# Supplied data start

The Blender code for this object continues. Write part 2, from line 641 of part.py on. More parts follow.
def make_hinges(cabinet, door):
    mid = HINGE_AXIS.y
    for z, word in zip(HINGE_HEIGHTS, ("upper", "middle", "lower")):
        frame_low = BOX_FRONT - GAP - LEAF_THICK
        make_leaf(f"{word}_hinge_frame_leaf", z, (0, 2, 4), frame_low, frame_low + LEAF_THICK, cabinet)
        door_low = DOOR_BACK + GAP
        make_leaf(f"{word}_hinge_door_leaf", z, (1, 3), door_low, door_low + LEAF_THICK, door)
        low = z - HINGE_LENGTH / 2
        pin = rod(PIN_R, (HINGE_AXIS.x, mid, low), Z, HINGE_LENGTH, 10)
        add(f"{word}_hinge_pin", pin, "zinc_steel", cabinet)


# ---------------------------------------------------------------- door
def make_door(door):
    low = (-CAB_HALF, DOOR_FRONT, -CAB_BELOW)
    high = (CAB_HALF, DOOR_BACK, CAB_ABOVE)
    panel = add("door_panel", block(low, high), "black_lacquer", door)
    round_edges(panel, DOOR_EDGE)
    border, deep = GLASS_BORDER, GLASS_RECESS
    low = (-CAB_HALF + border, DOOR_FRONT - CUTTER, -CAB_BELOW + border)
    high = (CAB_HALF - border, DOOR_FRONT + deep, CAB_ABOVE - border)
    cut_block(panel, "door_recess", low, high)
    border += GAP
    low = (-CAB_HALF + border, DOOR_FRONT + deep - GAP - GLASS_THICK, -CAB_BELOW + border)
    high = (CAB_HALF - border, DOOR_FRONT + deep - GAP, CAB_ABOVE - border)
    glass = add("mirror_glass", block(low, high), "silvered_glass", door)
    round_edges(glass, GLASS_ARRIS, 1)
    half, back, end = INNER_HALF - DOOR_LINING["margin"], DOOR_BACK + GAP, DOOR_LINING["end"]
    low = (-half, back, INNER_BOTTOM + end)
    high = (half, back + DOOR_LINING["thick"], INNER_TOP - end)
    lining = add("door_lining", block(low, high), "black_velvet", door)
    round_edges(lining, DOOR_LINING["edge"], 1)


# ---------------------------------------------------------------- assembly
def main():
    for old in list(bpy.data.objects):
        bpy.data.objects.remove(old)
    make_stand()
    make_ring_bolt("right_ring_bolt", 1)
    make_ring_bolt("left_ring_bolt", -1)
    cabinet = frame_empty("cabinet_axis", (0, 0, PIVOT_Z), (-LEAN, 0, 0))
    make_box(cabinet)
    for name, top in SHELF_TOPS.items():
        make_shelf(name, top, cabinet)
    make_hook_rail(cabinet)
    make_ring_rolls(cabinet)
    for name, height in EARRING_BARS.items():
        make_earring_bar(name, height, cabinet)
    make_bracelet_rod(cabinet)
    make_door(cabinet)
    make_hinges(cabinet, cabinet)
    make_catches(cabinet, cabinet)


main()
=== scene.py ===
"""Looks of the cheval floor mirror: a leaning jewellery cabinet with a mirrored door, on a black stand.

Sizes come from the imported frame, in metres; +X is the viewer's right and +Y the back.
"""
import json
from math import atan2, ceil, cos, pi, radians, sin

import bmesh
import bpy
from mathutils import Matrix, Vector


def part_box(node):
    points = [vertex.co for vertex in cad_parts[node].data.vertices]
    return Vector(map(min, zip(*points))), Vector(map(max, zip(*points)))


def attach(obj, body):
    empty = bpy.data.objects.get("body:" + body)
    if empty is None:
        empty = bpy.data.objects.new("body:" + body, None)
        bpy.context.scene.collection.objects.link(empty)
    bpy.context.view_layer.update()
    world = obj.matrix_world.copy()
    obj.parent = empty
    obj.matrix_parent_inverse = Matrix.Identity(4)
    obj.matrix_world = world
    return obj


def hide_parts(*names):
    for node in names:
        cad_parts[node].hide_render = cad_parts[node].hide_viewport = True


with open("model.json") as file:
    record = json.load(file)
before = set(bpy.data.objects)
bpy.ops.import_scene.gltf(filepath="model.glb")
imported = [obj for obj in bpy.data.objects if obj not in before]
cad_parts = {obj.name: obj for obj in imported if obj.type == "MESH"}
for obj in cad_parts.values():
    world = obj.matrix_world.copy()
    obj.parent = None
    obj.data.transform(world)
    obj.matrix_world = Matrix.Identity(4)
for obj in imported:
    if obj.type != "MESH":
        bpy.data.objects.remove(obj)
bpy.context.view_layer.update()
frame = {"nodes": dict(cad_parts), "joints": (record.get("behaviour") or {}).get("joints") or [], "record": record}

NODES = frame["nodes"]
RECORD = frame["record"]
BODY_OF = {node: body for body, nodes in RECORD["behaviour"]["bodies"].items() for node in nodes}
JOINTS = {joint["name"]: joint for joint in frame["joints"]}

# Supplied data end

Required work: Among the lines above, find the one with "make_ring_rolls(cabinet)" and the one with "before = set(bpy.data.objects)". Quote both and everything between them, exactly.

Task response:
    make_ring_rolls(cabinet)
    for name, height in EARRING_BARS.items():
        make_earring_bar(name, height, cabinet)
    make_bracelet_rod(cabinet)
    make_door(cabinet)
    make_hinges(cabinet, cabinet)
    make_catches(cabinet, cabinet)


main()
=== scene.py ===
"""Looks of the cheval floor mirror: a leaning jewellery cabinet with a mirrored door, on a black stand.

Sizes come from the imported frame, in metres; +X is the viewer's right and +Y the back.
"""
import json
from math import atan2, ceil, cos, pi, radians, sin

import bmesh
import bpy
from mathutils import Matrix, Vector


def part_box(node):
    points = [vertex.co for vertex in cad_parts[node].data.vertices]
    return Vector(map(min, zip(*points))), Vector(map(max, zip(*points)))


def attach(obj, body):
    empty = bpy.data.objects.get("body:" + body)
    if empty is None:
        empty = bpy.data.objects.new("body:" + body, None)
        bpy.context.scene.collection.objects.link(empty)
    bpy.context.view_layer.update()
    world = obj.matrix_world.copy()
    obj.parent = empty
    obj.matrix_parent_inverse = Matrix.Identity(4)
    obj.matrix_world = world
    return obj


def hide_parts(*names):
    for node in names:
        cad_parts[node].hide_render = cad_parts[node].hide_viewport = True


with open("model.json") as file:
    record = json.load(file)
before = set(bpy.data.objects)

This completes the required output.